_Goal_
Write out all of the entries exactly, please.

╭─ Record excerpts

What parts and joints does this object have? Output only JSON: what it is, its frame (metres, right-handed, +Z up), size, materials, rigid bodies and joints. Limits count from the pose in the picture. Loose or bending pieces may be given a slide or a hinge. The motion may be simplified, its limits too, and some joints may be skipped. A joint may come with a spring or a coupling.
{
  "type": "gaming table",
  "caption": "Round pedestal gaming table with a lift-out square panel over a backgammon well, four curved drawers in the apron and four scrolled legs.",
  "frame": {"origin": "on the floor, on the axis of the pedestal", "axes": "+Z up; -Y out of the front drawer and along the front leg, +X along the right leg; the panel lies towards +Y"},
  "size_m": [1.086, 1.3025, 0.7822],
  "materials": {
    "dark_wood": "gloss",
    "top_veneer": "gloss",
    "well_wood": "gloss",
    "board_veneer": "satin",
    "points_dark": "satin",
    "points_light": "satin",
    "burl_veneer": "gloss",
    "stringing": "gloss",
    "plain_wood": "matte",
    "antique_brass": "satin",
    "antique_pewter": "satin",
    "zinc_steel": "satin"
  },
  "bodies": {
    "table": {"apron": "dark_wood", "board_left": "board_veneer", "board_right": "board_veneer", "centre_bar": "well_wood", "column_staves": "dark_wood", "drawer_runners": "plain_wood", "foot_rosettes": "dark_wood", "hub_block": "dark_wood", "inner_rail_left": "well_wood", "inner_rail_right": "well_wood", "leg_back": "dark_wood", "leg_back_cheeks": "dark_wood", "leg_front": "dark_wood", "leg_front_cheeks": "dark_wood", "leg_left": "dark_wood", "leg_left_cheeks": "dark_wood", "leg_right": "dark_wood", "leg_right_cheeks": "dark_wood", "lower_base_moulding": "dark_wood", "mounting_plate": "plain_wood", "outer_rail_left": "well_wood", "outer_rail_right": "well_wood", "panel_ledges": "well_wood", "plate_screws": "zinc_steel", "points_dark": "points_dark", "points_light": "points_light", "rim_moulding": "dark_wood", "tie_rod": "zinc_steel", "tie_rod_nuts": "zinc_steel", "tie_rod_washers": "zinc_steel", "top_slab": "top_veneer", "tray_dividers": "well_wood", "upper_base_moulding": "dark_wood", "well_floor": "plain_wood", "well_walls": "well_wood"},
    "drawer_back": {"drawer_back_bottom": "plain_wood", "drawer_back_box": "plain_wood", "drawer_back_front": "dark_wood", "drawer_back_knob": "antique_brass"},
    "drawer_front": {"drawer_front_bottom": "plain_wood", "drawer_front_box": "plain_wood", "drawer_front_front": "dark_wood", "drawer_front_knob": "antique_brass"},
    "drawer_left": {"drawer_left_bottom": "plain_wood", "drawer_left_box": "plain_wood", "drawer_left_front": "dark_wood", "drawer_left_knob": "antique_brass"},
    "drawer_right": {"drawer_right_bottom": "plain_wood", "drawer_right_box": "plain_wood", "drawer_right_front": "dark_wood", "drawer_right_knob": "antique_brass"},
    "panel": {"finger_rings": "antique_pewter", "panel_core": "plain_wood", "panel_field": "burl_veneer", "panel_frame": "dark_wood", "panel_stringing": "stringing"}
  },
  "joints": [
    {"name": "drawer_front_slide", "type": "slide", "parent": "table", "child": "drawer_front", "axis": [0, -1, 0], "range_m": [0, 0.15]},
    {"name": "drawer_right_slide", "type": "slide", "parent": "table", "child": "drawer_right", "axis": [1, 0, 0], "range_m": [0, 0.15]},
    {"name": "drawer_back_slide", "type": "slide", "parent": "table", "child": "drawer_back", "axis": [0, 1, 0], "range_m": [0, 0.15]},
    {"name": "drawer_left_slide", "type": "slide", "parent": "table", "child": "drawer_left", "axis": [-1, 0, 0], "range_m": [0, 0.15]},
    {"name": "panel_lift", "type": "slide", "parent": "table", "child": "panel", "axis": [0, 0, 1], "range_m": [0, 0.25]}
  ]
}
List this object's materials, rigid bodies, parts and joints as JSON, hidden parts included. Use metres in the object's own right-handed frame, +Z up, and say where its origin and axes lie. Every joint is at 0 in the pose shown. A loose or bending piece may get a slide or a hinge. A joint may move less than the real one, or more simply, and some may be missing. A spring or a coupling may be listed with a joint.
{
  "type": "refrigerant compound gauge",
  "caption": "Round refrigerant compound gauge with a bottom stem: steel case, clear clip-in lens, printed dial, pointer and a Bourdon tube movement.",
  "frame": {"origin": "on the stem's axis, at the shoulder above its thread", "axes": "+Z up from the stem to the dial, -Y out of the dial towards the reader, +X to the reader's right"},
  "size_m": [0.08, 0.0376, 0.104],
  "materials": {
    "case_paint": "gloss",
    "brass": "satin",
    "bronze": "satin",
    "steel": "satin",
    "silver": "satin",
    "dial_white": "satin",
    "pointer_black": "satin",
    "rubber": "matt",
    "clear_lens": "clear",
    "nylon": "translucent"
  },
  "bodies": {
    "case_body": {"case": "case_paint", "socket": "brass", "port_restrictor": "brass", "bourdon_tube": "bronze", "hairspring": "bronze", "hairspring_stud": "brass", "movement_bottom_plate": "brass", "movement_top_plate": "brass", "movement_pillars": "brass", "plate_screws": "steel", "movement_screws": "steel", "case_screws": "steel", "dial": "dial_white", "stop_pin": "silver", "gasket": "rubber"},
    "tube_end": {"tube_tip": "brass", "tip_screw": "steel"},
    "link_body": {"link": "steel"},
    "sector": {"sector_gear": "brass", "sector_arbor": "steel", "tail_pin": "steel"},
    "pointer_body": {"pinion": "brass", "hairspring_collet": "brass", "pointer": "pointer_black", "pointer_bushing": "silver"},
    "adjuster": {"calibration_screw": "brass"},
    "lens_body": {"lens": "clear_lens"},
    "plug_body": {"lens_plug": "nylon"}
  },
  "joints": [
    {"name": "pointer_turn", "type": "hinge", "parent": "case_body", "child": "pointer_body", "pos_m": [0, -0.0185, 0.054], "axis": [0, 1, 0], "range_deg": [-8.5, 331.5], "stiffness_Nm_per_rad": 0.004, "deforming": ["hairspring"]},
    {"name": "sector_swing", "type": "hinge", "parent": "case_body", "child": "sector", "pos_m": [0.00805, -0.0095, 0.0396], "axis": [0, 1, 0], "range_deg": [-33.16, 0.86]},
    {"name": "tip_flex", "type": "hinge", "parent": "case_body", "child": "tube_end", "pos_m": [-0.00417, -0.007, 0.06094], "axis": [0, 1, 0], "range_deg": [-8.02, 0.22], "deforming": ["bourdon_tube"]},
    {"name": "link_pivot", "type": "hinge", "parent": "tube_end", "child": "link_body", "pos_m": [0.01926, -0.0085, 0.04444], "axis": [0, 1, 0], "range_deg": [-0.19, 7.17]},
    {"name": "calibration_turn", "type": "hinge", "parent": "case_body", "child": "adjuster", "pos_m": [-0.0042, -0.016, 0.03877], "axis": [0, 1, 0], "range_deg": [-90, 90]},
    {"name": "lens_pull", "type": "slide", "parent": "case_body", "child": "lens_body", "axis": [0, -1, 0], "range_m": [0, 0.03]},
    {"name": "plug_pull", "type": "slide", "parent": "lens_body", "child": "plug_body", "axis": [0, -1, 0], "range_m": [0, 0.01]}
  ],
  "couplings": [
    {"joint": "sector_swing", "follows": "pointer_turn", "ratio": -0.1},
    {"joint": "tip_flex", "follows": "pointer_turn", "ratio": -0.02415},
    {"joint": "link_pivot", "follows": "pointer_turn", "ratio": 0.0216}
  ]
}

╰─

_Finished task_
What parts and joints does this object have? Output only JSON: what it is, its frame (metres, right-handed, +Z up), size, materials, rigid bodies and joints. Limits count from the pose in the picture. Loose or bending pieces may be given a slide or a hinge. The motion may be simplified, its limits too, and some joints may be skipped. A joint may come with a spring or a coupling.
{
  "type": "gaming table",
  "caption": "Round pedestal gaming table with a lift-out square panel over a backgammon well, four curved drawers in the apron and four scrolled legs.",
  "frame": {"origin": "on the floor, on the axis of the pedestal", "axes": "+Z up; -Y out of the front drawer and along the front leg, +X along the right leg; the panel lies towards +Y"},
  "size_m": [1.086, 1.3025, 0.7822],
  "materials": {
    "dark_wood": "gloss",
    "top_veneer": "gloss",
    "well_wood": "gloss",
    "board_veneer": "satin",
    "points_dark": "satin",
    "points_light": "satin",
    "burl_veneer": "gloss",
    "stringing": "gloss",
    "plain_wood": "matte",
    "antique_brass": "satin",
    "antique_pewter": "satin",
    "zinc_steel": "satin"
  },
  "bodies": {
    "table": {"apron": "dark_wood", "board_left": "board_veneer", "board_right": "board_veneer", "centre_bar": "well_wood", "column_staves": "dark_wood", "drawer_runners": "plain_wood", "foot_rosettes": "dark_wood", "hub_block": "dark_wood", "inner_rail_left": "well_wood", "inner_rail_right": "well_wood", "leg_back": "dark_wood", "leg_back_cheeks": "dark_wood", "leg_front": "dark_wood", "leg_front_cheeks": "dark_wood", "leg_left": "dark_wood", "leg_left_cheeks": "dark_wood", "leg_right": "dark_wood", "leg_right_cheeks": "dark_wood", "lower_base_moulding": "dark_wood", "mounting_plate": "plain_wood", "outer_rail_left": "well_wood", "outer_rail_right": "well_wood", "panel_ledges": "well_wood", "plate_screws": "zinc_steel", "points_dark": "points_dark", "points_light": "points_light", "rim_moulding": "dark_wood", "tie_rod": "zinc_steel", "tie_rod_nuts": "zinc_steel", "tie_rod_washers": "zinc_steel", "top_slab": "top_veneer", "tray_dividers": "well_wood", "upper_base_moulding": "dark_wood", "well_floor": "plain_wood", "well_walls": "well_wood"},
    "drawer_back": {"drawer_back_bottom": "plain_wood", "drawer_back_box": "plain_wood", "drawer_back_front": "dark_wood", "drawer_back_knob": "antique_brass"},
    "drawer_front": {"drawer_front_bottom": "plain_wood", "drawer_front_box": "plain_wood", "drawer_front_front": "dark_wood", "drawer_front_knob": "antique_brass"},
    "drawer_left": {"drawer_left_bottom": "plain_wood", "drawer_left_box": "plain_wood", "drawer_left_front": "dark_wood", "drawer_left_knob": "antique_brass"},
    "drawer_right": {"drawer_right_bottom": "plain_wood", "drawer_right_box": "plain_wood", "drawer_right_front": "dark_wood", "drawer_right_knob": "antique_brass"},
    "panel": {"finger_rings": "antique_pewter", "panel_core": "plain_wood", "panel_field": "burl_veneer", "panel_frame": "dark_wood", "panel_stringing": "stringing"}
  },
  "joints": [
    {"name": "drawer_front_slide", "type": "slide", "parent": "table", "child": "drawer_front", "axis": [0, -1, 0], "range_m": [0, 0.15]},
    {"name": "drawer_right_slide", "type": "slide", "parent": "table", "child": "drawer_right", "axis": [1, 0, 0], "range_m": [0, 0.15]},
    {"name": "drawer_back_slide", "type": "slide", "parent": "table", "child": "drawer_back", "axis": [0, 1, 0], "range_m": [0, 0.15]},
    {"name": "drawer_left_slide", "type": "slide", "parent": "table", "child": "drawer_left", "axis": [-1, 0, 0], "range_m": [0, 0.15]},
    {"name": "panel_lift", "type": "slide", "parent": "table", "child": "panel", "axis": [0, 0, 1], "range_m": [0, 0.25]}
  ]
}
List this object's materials, rigid bodies, parts and joints as JSON, hidden parts included. Use metres in the object's own right-handed frame, +Z up, and say where its origin and axes lie. Every joint is at 0 in the pose shown. A loose or bending piece may get a slide or a hinge. A joint may move less than the real one, or more simply, and some may be missing. A spring or a coupling may be listed with a joint.
{
  "type": "refrigerant compound gauge",
  "caption": "Round refrigerant compound gauge with a bottom stem: steel case, clear clip-in lens, printed dial, pointer and a Bourdon tube movement.",
  "frame": {"origin": "on the stem's axis, at the shoulder above its thread", "axes": "+Z up from the stem to the dial, -Y out of the dial towards the reader, +X to the reader's right"},
  "size_m": [0.08, 0.0376, 0.104],
  "materials": {
    "case_paint": "gloss",
    "brass": "satin",
    "bronze": "satin",
    "steel": "satin",
    "silver": "satin",
    "dial_white": "satin",
    "pointer_black": "satin",
    "rubber": "matt",
    "clear_lens": "clear",
    "nylon": "translucent"
  },
  "bodies": {
    "case_body": {"case": "case_paint", "socket": "brass", "port_restrictor": "brass", "bourdon_tube": "bronze", "hairspring": "bronze", "hairspring_stud": "brass", "movement_bottom_plate": "brass", "movement_top_plate": "brass", "movement_pillars": "brass", "plate_screws": "steel", "movement_screws": "steel", "case_screws": "steel", "dial": "dial_white", "stop_pin": "silver", "gasket": "rubber"},
    "tube_end": {"tube_tip": "brass", "tip_screw": "steel"},
    "link_body": {"link": "steel"},
    "sector": {"sector_gear": "brass", "sector_arbor": "steel", "tail_pin": "steel"},
    "pointer_body": {"pinion": "brass", "hairspring_collet": "brass", "pointer": "pointer_black", "pointer_bushing": "silver"},
    "adjuster": {"calibration_screw": "brass"},
    "lens_body": {"lens": "clear_lens"},
    "plug_body": {"lens_plug": "nylon"}
  },
  "joints": [
    {"name": "pointer_turn", "type": "hinge", "parent": "case_body", "child": "pointer_body", "pos_m": [0, -0.0185, 0.054], "axis": [0, 1, 0], "range_deg": [-8.5, 331.5], "stiffness_Nm_per_rad": 0.004, "deforming": ["hairspring"]},
    {"name": "sector_swing", "type": "hinge", "parent": "case_body", "child": "sector", "pos_m": [0.00805, -0.0095, 0.0396], "axis": [0, 1, 0], "range_deg": [-33.16, 0.86]},
    {"name": "tip_flex", "type": "hinge", "parent": "case_body", "child": "tube_end", "pos_m": [-0.00417, -0.007, 0.06094], "axis": [0, 1, 0], "range_deg": [-8.02, 0.22], "deforming": ["bourdon_tube"]},
    {"name": "link_pivot", "type": "hinge", "parent": "tube_end", "child": "link_body", "pos_m": [0.01926, -0.0085, 0.04444], "axis": [0, 1, 0], "range_deg": [-0.19, 7.17]},
    {"name": "calibration_turn", "type": "hinge", "parent": "case_body", "child": "adjuster", "pos_m": [-0.0042, -0.016, 0.03877], "axis": [0, 1, 0], "range_deg": [-90, 90]},
    {"name": "lens_pull", "type": "slide", "parent": "case_body", "child": "lens_body", "axis": [0, -1, 0], "range_m": [0, 0.03]},
    {"name": "plug_pull", "type": "slide", "parent": "lens_body", "child": "plug_body", "axis": [0, -1, 0], "range_m": [0, 0.01]}
  ],
  "couplings": [
    {"joint": "sector_swing", "follows": "pointer_turn", "ratio": -0.1},
    {"joint": "tip_flex", "follows": "pointer_turn", "ratio": -0.02415},
    {"joint": "link_pivot", "follows": "pointer_turn", "ratio": 0.0216}
  ]
}